FURIEUX, FURIBOND. Le furieux est celui qui est actuellement en fureur ; le furibond est celui qui est sujet à se mettre souvent en fureur. Le premier indique un état ; le second, une habitude. Là est la distinction essentielle. Cependant quelquefois, par abus, furibond se dit pour furieux ; par exemple, dans cette phrase : il vint à nous tout furibond. Mais alors furibond est du langage familier, et implique même une nuance de raillerie, qui n'est pas dans furieux ; d'ailleurs furieux est de tous les styles, aussi bien le style élevé que le style familier.

HISTORIQUE

XVIe s.

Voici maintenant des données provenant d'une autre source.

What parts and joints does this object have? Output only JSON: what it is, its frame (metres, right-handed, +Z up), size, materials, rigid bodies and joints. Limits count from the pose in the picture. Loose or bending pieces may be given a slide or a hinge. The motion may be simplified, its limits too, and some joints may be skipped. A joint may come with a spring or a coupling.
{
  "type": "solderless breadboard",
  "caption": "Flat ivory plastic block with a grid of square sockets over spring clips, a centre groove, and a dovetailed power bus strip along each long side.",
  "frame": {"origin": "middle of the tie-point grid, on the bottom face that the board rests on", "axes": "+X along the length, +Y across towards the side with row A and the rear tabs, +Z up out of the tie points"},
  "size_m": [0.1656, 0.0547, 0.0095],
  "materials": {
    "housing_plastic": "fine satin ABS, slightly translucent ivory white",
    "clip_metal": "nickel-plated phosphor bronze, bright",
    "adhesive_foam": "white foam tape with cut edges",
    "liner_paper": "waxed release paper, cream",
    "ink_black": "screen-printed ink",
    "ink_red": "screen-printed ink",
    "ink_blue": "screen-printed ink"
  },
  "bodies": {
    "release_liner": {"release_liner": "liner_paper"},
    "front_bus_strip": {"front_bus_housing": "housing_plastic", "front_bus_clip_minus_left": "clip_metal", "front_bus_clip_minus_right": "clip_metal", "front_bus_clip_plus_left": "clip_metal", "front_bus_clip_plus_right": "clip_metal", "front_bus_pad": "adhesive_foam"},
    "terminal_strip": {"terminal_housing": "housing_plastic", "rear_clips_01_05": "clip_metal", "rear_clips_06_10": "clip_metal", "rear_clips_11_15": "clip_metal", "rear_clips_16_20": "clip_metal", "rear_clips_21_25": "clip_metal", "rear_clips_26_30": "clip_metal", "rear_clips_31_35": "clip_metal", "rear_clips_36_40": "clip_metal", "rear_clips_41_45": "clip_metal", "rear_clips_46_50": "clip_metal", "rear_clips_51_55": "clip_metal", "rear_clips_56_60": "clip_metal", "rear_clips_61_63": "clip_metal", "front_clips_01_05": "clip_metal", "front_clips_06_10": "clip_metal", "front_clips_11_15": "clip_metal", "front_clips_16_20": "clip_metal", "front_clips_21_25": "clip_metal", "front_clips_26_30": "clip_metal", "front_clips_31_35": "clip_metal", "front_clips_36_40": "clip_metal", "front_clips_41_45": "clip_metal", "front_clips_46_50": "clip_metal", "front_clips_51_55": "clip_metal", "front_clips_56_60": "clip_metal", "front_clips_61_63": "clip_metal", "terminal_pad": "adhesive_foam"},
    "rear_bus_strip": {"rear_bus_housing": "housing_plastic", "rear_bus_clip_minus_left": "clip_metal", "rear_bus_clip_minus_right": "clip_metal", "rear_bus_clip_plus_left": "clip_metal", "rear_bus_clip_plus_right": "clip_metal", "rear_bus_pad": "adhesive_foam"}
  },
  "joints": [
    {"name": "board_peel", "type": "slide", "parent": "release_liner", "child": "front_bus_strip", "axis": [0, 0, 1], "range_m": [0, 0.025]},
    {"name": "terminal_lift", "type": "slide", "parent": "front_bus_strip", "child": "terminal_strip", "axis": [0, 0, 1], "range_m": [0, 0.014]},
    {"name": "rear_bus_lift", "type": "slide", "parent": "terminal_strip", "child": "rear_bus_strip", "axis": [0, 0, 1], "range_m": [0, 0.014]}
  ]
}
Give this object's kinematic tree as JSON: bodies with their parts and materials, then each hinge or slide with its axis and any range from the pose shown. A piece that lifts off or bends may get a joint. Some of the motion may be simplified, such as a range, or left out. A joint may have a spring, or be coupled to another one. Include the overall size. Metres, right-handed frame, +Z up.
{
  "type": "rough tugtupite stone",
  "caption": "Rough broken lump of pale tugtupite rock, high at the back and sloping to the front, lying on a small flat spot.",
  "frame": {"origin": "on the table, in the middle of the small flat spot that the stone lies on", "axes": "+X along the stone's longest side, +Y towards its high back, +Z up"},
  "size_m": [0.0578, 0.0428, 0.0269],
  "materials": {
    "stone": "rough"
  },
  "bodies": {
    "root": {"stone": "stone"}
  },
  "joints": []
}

Las, qu'ont servy tant de temples divins Et tant de vœux à ceste furieuse [Didon amoureuse] ? Du Bellay, J. IV, 8, recto. Ceulx que presse un furieux desir de guarison se laissent aller à toute sorte de conseils, Montaigne, I, 196. Quand ils sont hors d'eulx et furieux et insensez, Montaigne, II, 327. Oh le furieux avantage que l'opportunité ! Montaigne, III, 342. J'y estois quand Marthe la demoniaque y fut amenée, il faisoit furieux de la voir [elle faisait fureur], D'Aubigné, Faen. II, 5.

ÉTYMOLOGIE

Prov. furios ; esp. et ital. furioso ; du latin furiosus, de furia, furie.